2019: No. 8 Wisconsin, 10-3, was ahead of 10-2 Florida and Penn State and 11-2 Utah.

2018: No. 5 Georgia, 11-2, was ahead of 12-1 Ohio State, and 10-2 Washington State was behind three-loss teams Washington, Florida, LSU and Penn State.

2017: No. 5 Ohio State, 11-2, was ahead of 12-1 Wisconsin, and No. 7 Auburn, 10-3, was ahead of two-loss Southern Cal, Penn State, Miami and Washington.

2016: No teams were out of order.

2015: No. 6 Stanford, 11-2, was ahead of No. 7 Ohio State, 11-1.

The 12-team playoff “definitely opens up the opportunity for teams with two losses to continue to be considered for a playoff opportunity,” Castiglione said. “And that should send a signal that better schedules overall help teams create a more compelling profile.”

No Big 12 program has announced future games that change their current model.

A few others have, notably Louisville, Colorado, Georgia Tech and Purdue, in addition to those SEC powers.

Louisville, for example, in 2026 has scheduled Georgia, Kentucky and Notre Dame.

Oklahoma State so far has stayed with its scheduling model. Outgoing OSU athletic director Mike Holder is no fan of the games against Division I-AA opponents, but rather than replacing them with better opponents, he suggested reducing the season.

“I think the regular season’s too long,” Holder said. “It would be real easy to eliminate some of those games that are mismatches to begin with. Just victories masquerading as non-conference opponents.”

As Castiglione mentioned, better schedules would be an enhancement for season-ticket holders. But Holder countered with a different augmentation for tickets. The 12-team proposal includes first-round games on campus sites.

“It’s good for ticket sales on every campus,” Holder said. “You know you better be a season-ticket holder if you expect to get a ticket for a playoff game.”

What does seem clear is that the four-team playoff, announced in 2012 and instituted in 2014, had limited effect on scheduling. The SEC mandated at least one Power 5 opponent for each member, but that still was just one out of four games.

Could the 12-team playoff nudge schools to better scheduling? It’s too early to know.
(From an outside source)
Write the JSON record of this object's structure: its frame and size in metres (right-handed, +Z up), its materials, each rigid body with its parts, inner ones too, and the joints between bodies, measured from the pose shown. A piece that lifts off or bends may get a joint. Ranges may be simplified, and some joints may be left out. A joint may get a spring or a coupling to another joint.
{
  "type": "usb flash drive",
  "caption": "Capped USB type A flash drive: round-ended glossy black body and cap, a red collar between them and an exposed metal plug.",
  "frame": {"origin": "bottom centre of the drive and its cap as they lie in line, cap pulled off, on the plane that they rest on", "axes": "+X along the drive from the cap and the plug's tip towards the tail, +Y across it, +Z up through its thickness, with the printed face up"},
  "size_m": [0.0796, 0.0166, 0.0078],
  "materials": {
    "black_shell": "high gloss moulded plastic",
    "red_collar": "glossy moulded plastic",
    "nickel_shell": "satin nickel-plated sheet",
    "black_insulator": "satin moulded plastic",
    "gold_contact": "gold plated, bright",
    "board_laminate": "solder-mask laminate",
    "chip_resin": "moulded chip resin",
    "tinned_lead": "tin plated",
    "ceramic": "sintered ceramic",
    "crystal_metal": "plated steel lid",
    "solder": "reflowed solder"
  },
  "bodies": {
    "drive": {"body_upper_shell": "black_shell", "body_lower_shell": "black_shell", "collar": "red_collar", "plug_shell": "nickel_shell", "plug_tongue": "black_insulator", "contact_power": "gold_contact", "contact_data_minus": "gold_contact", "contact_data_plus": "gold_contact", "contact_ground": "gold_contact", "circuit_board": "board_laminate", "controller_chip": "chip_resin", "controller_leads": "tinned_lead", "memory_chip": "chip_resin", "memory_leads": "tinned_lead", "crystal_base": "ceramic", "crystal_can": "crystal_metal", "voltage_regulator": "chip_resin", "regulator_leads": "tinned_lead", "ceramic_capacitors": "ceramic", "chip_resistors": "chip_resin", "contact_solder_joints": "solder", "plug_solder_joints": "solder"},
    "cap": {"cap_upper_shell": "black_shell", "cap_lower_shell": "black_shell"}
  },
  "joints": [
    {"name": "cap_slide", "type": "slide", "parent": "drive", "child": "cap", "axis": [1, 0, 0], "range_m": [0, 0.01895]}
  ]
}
Apparently, no one had an inkling that the 12-team proposal was coming – the four-man committee that produced the idea, including commissioners Bob Bowlsby of the Big 12 and Greg Sankey of the Southeastern Conference, protected the secret like it was Coca-Cola's recipe.

College football’s regular season has been a con game for years. Billed as the best regular season in sport. If so, that’s an indictment of other regular seasons.
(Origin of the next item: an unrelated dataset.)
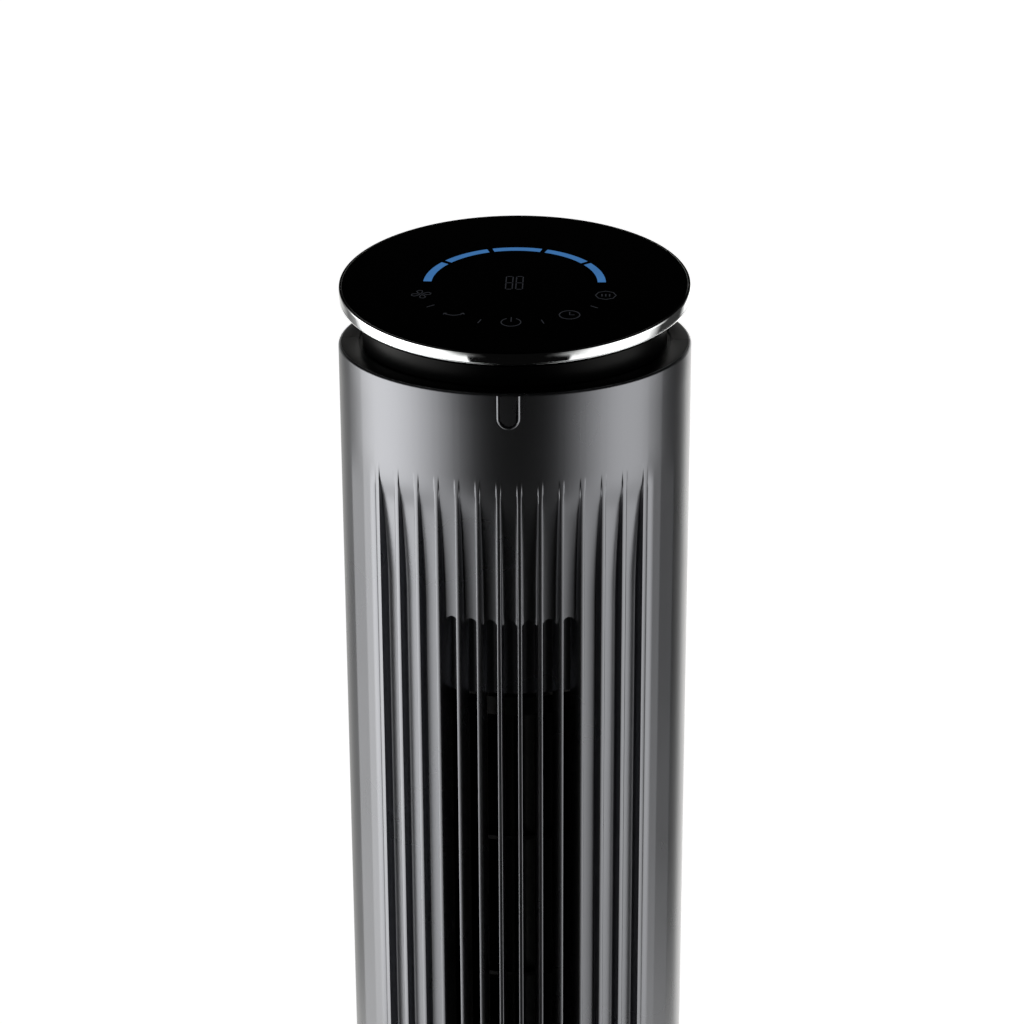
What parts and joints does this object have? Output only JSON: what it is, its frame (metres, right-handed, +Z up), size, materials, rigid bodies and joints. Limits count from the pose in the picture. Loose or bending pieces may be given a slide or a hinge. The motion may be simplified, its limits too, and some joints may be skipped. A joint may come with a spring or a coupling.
{
  "type": "tower fan",
  "caption": "Tall cylindrical tower fan with a fluted front grille, a tilted round glass touch panel in a bright ring, a crossflow impeller and a swinging column on a round base.",
  "frame": {"origin": "centre of the face that the feet stand on, on the column's axis", "axes": "+Z up along the column, the front grille faces -Y, +X is to the right seen from the front"},
  "size_m": [0.3, 0.3, 0.9995],
  "materials": {
    "gunmetal_shell": "satin metallic gunmetal coat on ABS",
    "grille_grey": "satin moulded",
    "base_shell": "satin moulded",
    "black_plastic": "moulded",
    "gloss_black": "polished",
    "rubber": "moulded",
    "ballast": "painted casting",
    "steel": "zinc plated",
    "black_steel": "black oxide",
    "acetal": "natural acetal",
    "plated_case": "zinc plated pressing",
    "copper_windings": "enamelled copper on laminations",
    "rotor_steel": "ground",
    "bronze": "sintered bronze",
    "circuit_board": "solder mask",
    "components": "moulded",
    "chrome_trim": "polished",
    "panel_glass": "black-printed polished glass",
    "blue_light": "lit translucent",
    "aluminium": "machined"
  },
  "bodies": {
    "base": {"rubber_feet": "rubber", "base_plate": "black_plastic", "base_cover": "base_shell", "base_weight": "ballast", "base_screws": "steel", "pivot_post": "acetal", "post_screws": "steel", "swing_gear": "acetal", "thrust_ring": "acetal", "post_clip": "steel", "cord_gland": "rubber"},
    "column": {"swivel_plate": "black_plastic", "swivel_screws": "steel", "swing_motor": "plated_case", "swing_motor_screws": "steel", "front_housing": "gunmetal_shell", "rear_housing": "gunmetal_shell", "intake_grille": "grille_grey", "carry_handle": "black_plastic", "housing_screws": "black_steel", "lower_bulkhead": "black_plastic", "upper_bulkhead": "black_plastic", "bulkhead_screws": "steel", "scroll_wall": "black_plastic", "tongue_wall": "black_plastic", "motor_case_lower": "plated_case", "motor_case_upper": "plated_case", "stator": "copper_windings", "motor_bushes": "bronze", "motor_mounts": "rubber", "motor_screws": "steel", "top_bearing": "bronze", "bearing_rubber": "rubber", "bearing_cap": "black_plastic", "bearing_screws": "steel", "power_board": "circuit_board", "power_parts": "components", "ir_window": "gloss_black", "ir_receiver": "components", "neck": "gloss_black", "neck_screws": "steel", "head_pan": "black_plastic", "chrome_ring": "chrome_trim", "touch_glass": "panel_glass", "control_board": "circuit_board", "light_guides": "blue_light", "digit_display": "components", "touch_springs": "steel", "board_screws": "steel"},
    "impeller": {"impeller": "black_plastic", "impeller_hub": "aluminium", "hub_set_screw": "steel", "top_stub_shaft": "steel", "rotor": "rotor_steel", "motor_shaft": "steel"},
    "swing_drive": {"swing_pinion": "acetal", "pinion_shaft": "steel"}
  },
  "joints": [
    {"name": "swing", "type": "hinge", "parent": "base", "child": "column", "pos_m": [0, 0, 0.058], "axis": [0, 0, 1], "range_deg": [-40, 40]},
    {"name": "impeller_spin", "type": "hinge", "parent": "column", "child": "impeller", "pos_m": [0, 0, 0.5], "axis": [0, 0, 1], "continuous": true},
    {"name": "pinion_spin", "type": "hinge", "parent": "column", "child": "swing_drive", "pos_m": [0, 0.03775, 0.0475], "axis": [0, 0, 1], "range_deg": [-165, 165]}
  ],
  "couplings": [
    {"joint": "pinion_spin", "follows": "swing", "ratio": 4}
  ]
}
The 64 Power 5 Conference teams will play a combined 180 non-conference games this season. Fifty-three of those games are against Division I-AA opponents, and 69 are against mid-majors outside the top tier of the Group of 5 conferences. In other words, outside the Brigham Young/Central Florida/Cincinnati/Houston/Boise State/Coastal Carolina crowd.

That’s 112 mismatches, out of 180 games.

Hurry up, 12-team playoff. Save the regular season, if you can.